These are a series of eighty-five letters written to newspapers in 1787-1788 by Alexander Hamilton, James Madison, and John Jay, urging ratification of the Constitution.After a new Constitution, intended to replace the ineffectual Articles of Confederation, had been hammered out at the Philadelphia Convention, it was agreed that it would go into effect when nine of the thirteen states had approved it in ratifying conventions. There ensued a nationwide debate over constitutional principles, and the press was inundated with letters condemning or praising the document, among them these articles, signed “Publius.”The three men—chief among them Hamilton, who wrote about two-thirds of the essays—addressed the objections of opponents, who feared a tyrannical central government that would supersede states’ rights and encroach on individual liberties. All strong nationalists, the essayists argued that, most important, the proposed system would preserve the Union, now in danger of breaking apart, and empower the federal government to act firmly and coherently in the national interest. Conflicting economic and political interests would be reconciled through a representative Congress, whose legislation would be subject to presidential veto and judicial review.

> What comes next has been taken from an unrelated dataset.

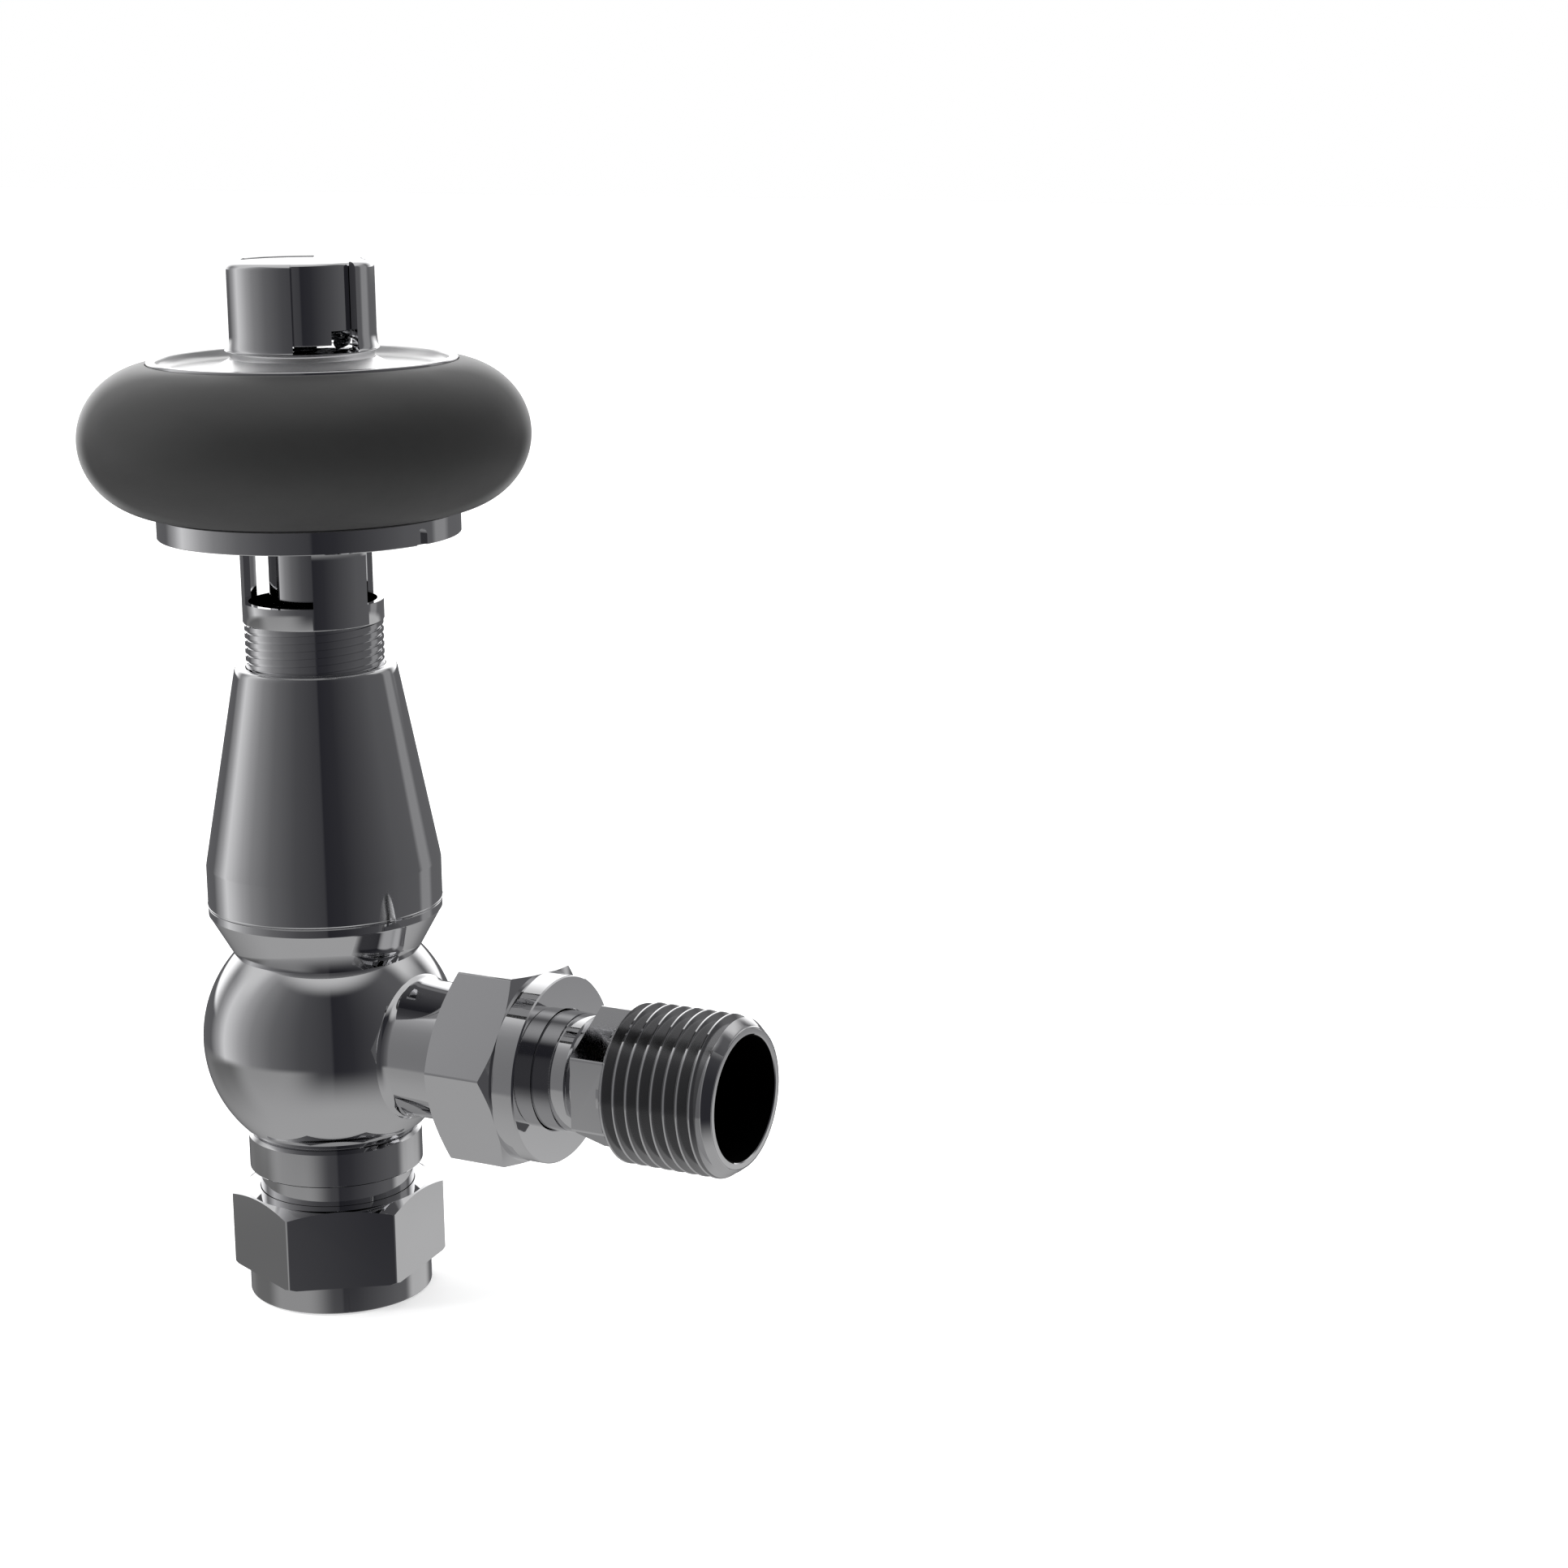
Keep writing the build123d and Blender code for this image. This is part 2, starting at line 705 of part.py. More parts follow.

This system of checks and balances and the Constitution’s clear delineation of the powers of the federal government—few, limited, and defined, as Madison put it—would protect states’ rights and, as they saw it, individual rights. The ultimate protection of individual liberties had to wait for later passage of the Bill of Rights, for these men, as their arguments made plain, distrusted what Madison called “the superior force of an interested and overbearing majority.” Many of the constitutional provisions they praised were intended precisely to dampen democratic “excesses.”The articles, written in the spirit both of propaganda and of logical argument, probably had little influence on public opinion of the day. Nevertheless, the essays, published in book form as The Federalist in 1788, have through the years been widely read and respected for their masterly analysis and interpretation of the Constitution and the principles upon which the government of the United States was established.
The Reader’s Companion to American History. Eric Foner and John A. Garraty, Editors. Copyright © 1991 by Houghton Mifflin Harcourt Publishing Company. All rights reserved.
Federalist papers, formally The Federalist, series of 85 essays on the proposed new Constitution of the United States and on the nature of republicangovernment, published between 1787 and 1788 by Alexander Hamilton, James Madison, and John Jay in an effort to persuade New York state voters to support ratification. Seventy-seven of the essays first appeared serially in New York newspapers, were reprinted in most other states, and were published in book form as The Federalist on May 28, 1788; the remaining eight papers appeared in New York newspapers between June 14 and August 16.
The authors of the Federalist papers presented a masterly defense of the new federal system and of the major departments in the proposed central government. They also argued that the existing government under the Articles of Confederation, the country’s first constitution, was defective and that the proposed Constitution would remedy its weaknesses without endangering the liberties of the people.
As a general treatise on republican government, the Federalist papers are distinguished for their comprehensive analysis of the means by which the ideals of justice, the general welfare, and the rights of individuals could be realized. The authors assumed that the primary political motive of man was self-interest and that men—whether acting individually or collectively—were selfish and only imperfectly rational. The establishment of a republican form of government would not of itself provide protection against such characteristics: the representatives of the people might betray their trust; one segment of the population might oppress another; and both the representatives and the public might give way to passion or caprice. The possibility of good government, they argued, lay in man’s capacity to devise political institutions that would compensate for deficiencies in both reason and virtue in the ordinary conduct of politics. This theme was predominant in late 18th-century political thought in America and accounts in part for the elaborate system of checks and balances that was devised in the Constitution.
In one of the most notable essays, “Federalist 10,” Madison rejected the then common belief that republican government was possible only for small states. He argued that stability, liberty, and justice were more likely to be achieved in a large area with a numerous and heterogeneous population. Although frequently interpreted as an attack on majority rule, the essay is in reality a defense of both social, economic, and cultural pluralism and of a composite majority formed by compromise and conciliation. Decision by such a majority, rather than by a monistic one, would be more likely to accord with the proper ends of government. This distinction between a proper and an improper majority typifies the fundamental philosophy of the Federalist papers; republican institutions, including the principle of majority rule, were not considered good in themselves but were good because they constituted the best means for the pursuit of justice and the preservation of liberty.
All the papers appeared over the signature “Publius,” and the authorship of some of the papers was once a matter of scholarly dispute. However, computer analysis and historical evidence has led nearly all historians to assign authorship in the following manner: Hamilton wrote numbers 1, 6–9, 11–13, 15–17, 21–36, 59–61, and 65–85; Madison, numbers 10, 14, 18–20, 37–58, and 62–63; and Jay, numbers 2–5 and 64.